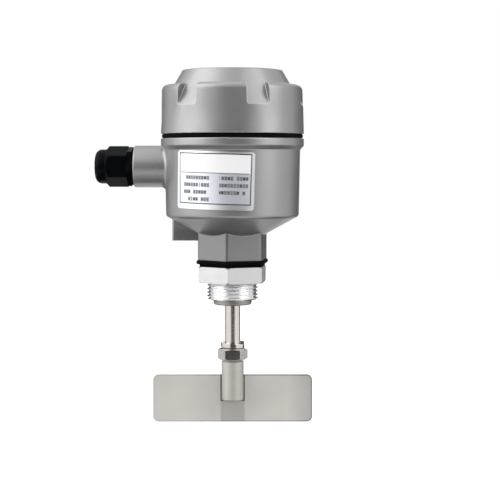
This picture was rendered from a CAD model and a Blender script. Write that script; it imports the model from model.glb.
"""Finishes, screw threads and stage of a rotary paddle level sensor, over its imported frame."""

import math
from types import SimpleNamespace

import bmesh
import bpy
from bpy.props import FloatProperty, FloatVectorProperty, IntProperty, PointerProperty
from mathutils import Matrix, Vector


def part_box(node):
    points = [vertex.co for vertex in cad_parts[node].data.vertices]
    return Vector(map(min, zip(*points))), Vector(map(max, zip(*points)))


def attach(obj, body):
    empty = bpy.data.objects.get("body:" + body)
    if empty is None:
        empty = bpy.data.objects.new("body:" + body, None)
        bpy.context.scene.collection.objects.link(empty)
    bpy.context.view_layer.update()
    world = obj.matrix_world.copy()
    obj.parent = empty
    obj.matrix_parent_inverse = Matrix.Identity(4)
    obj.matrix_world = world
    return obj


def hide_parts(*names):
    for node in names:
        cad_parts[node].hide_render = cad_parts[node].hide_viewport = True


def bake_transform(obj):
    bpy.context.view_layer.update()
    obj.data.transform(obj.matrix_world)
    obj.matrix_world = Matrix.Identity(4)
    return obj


bl_info = {
    "name": "Rotary paddle level sensor",
    "version": (1, 0, 0),
    "blender": (4, 5, 0),
    "location": "View3D > Sidebar > Level sensor",
    "description": "Finishes, screw threads, return spring and stage of a rotary paddle level sensor",
    "category": "Object",
}

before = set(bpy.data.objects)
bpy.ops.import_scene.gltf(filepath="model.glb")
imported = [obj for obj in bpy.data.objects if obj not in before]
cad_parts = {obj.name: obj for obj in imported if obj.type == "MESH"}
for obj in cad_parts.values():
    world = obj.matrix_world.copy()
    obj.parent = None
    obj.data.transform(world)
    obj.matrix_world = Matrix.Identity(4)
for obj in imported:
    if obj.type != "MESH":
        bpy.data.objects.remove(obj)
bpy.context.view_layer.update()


def mm(value):
    """Millimetres as metres."""
    return value / 1000


# Sizes that the finishes, nut and threads share with the solids, in metres
THREAD_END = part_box("threaded_fitting")[0][2]
PIPE_CREST = mm(16.6245)
FITTING_BORE = mm(12.5)
PLATE_LOW, PLATE_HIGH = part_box("nameplate")
HUB_LOW, HUB_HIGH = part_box("paddle_hub")
HUB_RADIUS = (HUB_HIGH[0] - HUB_LOW[0]) / 2
NUT_LOW, NUT_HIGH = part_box("lock_nut")
PADDLE_LOW, PADDLE_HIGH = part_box("paddle_plate")
PADDLE_CORNER = mm(3.5)
GLAND_LOW, GLAND_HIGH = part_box("gland_body")
BOSS_AXIS_Z = (GLAND_LOW[2] + GLAND_HIGH[2]) / 2
CAP_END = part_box("gland_cap_nut")[1][0]
COLLAR_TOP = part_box("housing")[1][2]
COVER_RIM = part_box("cover")[0][2]
NECK_TOP = mm(35)

# Points of a mesh closer than this are one point, in metres
SAME_POINT = 1e-6

METAL = {"Metallic": 1.0}
COLOUR = {"subtype": "COLOR", "size": 3, "min": 0, "max": 1}

# Rules of the sums beside the arithmetic ones: node, settings and the sockets they take
RULES = {
    "RANGE": ("ShaderNodeMapRange", {}, range(5)),
    "SOFT_RANGE": ("ShaderNodeMapRange", {"interpolation_type": "SMOOTHSTEP"}, range(5)),
    "MIX": ("ShaderNodeMix", {}, (0, 2, 3)),
}


def linear(code):
    """An sRGB hex colour as linear values, with full alpha."""
    values = [int(code[i : i + 2], 16) / 255 for i in (1, 3, 5)]
    return tuple(v / 12.92 if v <= 0.04045 else ((v + 0.055) / 1.055) ** 2.4 for v in values) + (1.0,)


def toned(colour, share=1.0):
    """A setting's colour, darker or lighter by a share, with full alpha."""
    return (*(c * share for c in colour), 1.0)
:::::
What is needed:
From the first line of the data above to the line holding "for node in", reproduce each line exactly; emit no other lines.

Solution to the problem:
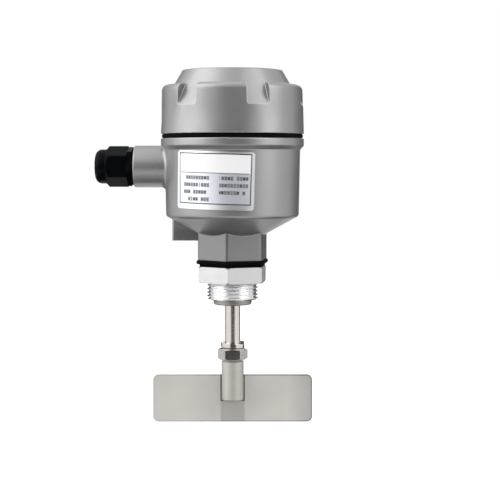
This picture was rendered from a CAD model and a Blender script. Write that script; it imports the model from model.glb.
"""Finishes, screw threads and stage of a rotary paddle level sensor, over its imported frame."""

import math
from types import SimpleNamespace

import bmesh
import bpy
from bpy.props import FloatProperty, FloatVectorProperty, IntProperty, PointerProperty
from mathutils import Matrix, Vector


def part_box(node):
    points = [vertex.co for vertex in cad_parts[node].data.vertices]
    return Vector(map(min, zip(*points))), Vector(map(max, zip(*points)))


def attach(obj, body):
    empty = bpy.data.objects.get("body:" + body)
    if empty is None:
        empty = bpy.data.objects.new("body:" + body, None)
        bpy.context.scene.collection.objects.link(empty)
    bpy.context.view_layer.update()
    world = obj.matrix_world.copy()
    obj.parent = empty
    obj.matrix_parent_inverse = Matrix.Identity(4)
    obj.matrix_world = world
    return obj


def hide_parts(*names):
    for node in names:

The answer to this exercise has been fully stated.